REQUIREMENT: Identify all lines below that hold "this" and collect them.

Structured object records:
▬▬▬▬▬▬
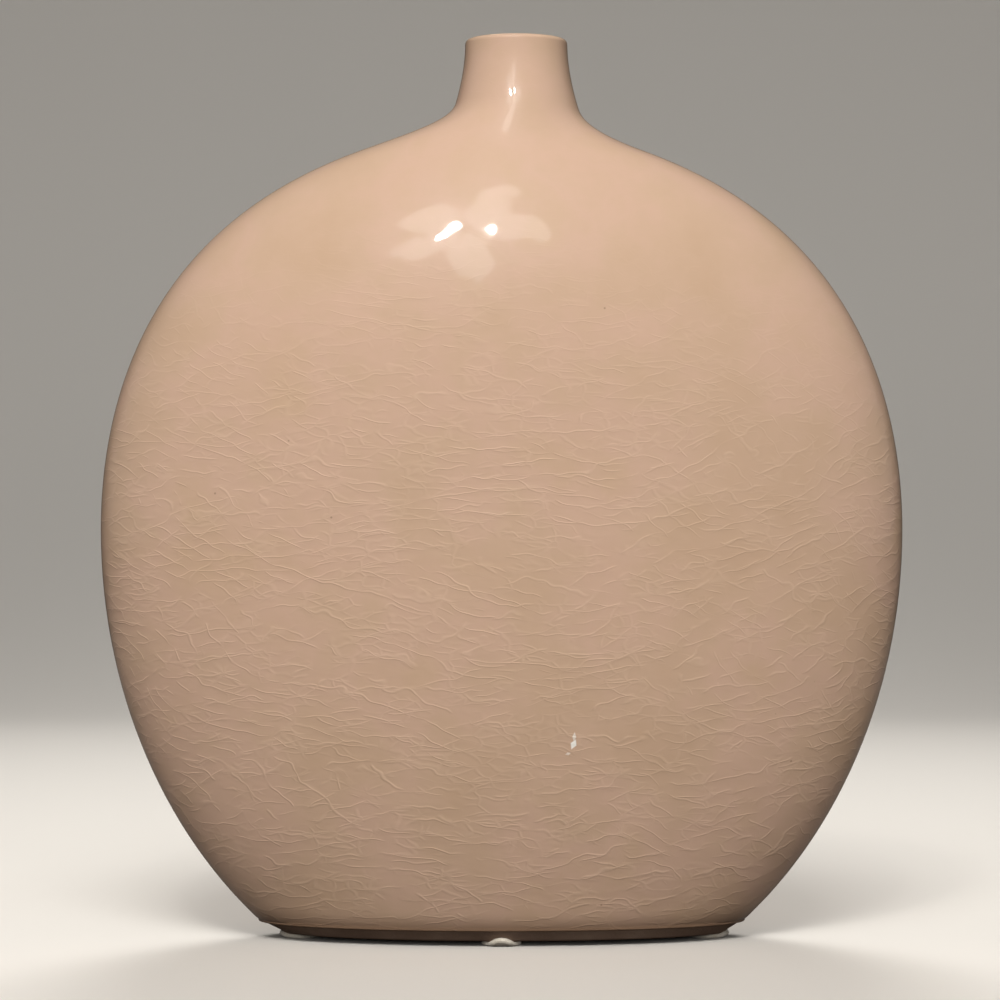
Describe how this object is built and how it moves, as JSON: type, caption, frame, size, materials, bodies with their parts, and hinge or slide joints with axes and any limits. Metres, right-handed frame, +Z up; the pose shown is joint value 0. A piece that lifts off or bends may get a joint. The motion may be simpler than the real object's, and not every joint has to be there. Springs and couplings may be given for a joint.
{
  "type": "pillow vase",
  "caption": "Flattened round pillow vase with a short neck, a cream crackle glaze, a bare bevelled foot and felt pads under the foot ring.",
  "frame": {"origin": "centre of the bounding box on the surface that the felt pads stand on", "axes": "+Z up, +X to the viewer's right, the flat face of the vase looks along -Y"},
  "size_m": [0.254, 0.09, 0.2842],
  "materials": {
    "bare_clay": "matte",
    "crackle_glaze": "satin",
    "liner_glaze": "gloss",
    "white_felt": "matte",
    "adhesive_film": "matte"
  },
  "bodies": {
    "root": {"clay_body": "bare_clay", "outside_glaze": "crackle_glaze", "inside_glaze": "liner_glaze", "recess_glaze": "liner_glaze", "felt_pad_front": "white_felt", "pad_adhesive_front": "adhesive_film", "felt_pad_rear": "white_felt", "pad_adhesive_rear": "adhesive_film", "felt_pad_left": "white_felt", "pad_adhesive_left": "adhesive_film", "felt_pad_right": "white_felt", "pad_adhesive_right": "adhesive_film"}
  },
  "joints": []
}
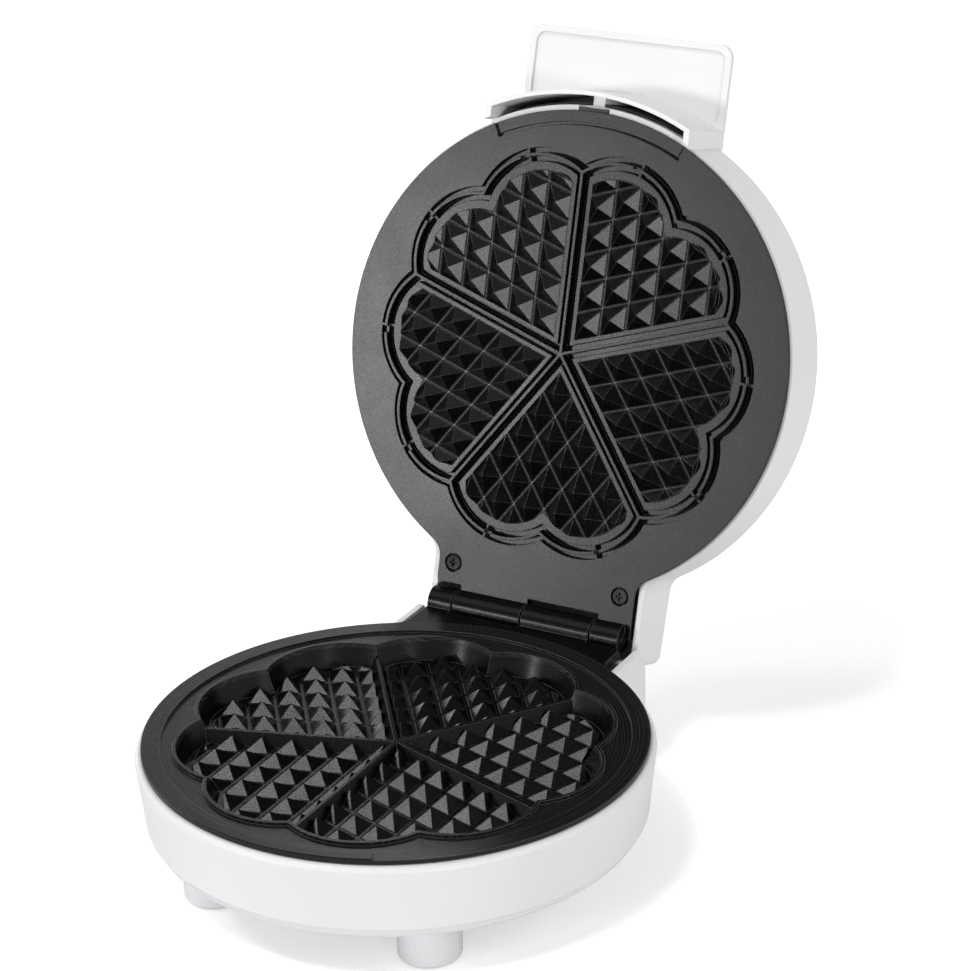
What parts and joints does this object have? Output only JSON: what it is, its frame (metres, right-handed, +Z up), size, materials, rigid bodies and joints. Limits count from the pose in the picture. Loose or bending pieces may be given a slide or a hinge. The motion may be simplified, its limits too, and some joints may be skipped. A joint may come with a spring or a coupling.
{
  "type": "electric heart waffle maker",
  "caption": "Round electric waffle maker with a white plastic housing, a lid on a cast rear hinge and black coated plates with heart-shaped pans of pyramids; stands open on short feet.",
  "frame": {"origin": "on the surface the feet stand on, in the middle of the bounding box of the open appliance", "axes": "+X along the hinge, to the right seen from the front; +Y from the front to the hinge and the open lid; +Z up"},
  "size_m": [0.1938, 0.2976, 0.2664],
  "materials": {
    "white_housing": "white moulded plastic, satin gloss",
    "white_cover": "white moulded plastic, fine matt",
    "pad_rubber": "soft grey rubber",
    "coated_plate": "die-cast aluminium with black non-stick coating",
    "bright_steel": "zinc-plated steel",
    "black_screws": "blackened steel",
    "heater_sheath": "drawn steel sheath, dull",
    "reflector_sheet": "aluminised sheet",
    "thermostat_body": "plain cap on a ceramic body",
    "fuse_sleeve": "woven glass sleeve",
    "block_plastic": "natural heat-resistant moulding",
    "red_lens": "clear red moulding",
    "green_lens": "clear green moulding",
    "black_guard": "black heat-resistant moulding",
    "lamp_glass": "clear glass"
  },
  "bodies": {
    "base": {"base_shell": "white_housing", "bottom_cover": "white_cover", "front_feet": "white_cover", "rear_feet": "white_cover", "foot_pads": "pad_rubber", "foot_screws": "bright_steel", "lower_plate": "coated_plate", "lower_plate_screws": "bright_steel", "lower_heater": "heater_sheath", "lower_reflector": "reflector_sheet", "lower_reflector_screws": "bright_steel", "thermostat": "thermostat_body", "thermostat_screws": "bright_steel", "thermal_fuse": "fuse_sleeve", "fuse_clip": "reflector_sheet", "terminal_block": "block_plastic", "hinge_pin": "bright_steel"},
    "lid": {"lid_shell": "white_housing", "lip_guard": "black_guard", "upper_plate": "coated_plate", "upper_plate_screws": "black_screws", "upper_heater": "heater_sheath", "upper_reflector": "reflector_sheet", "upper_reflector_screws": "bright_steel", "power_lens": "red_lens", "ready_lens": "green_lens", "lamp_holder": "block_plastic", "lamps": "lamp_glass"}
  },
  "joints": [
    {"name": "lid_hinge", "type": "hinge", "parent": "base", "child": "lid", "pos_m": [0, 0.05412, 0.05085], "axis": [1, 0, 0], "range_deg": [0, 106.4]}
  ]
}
▬▬▬▬▬▬
THE REPLY:
Describe how this object is built and how it moves, as JSON: type, caption, frame, size, materials, bodies with their parts, and hinge or slide joints with axes and any limits. Metres, right-handed frame, +Z up; the pose shown is joint value 0. A piece that lifts off or bends may get a joint. The motion may be simpler than the real object's, and not every joint has to be there. Springs and couplings may be given for a joint.
What parts and joints does this object have? Output only JSON: what it is, its frame (metres, right-handed, +Z up), size, materials, rigid bodies and joints. Limits count from the pose in the picture. Loose or bending pieces may be given a slide or a hinge. The motion may be simplified, its limits too, and some joints may be skipped. A joint may come with a spring or a coupling.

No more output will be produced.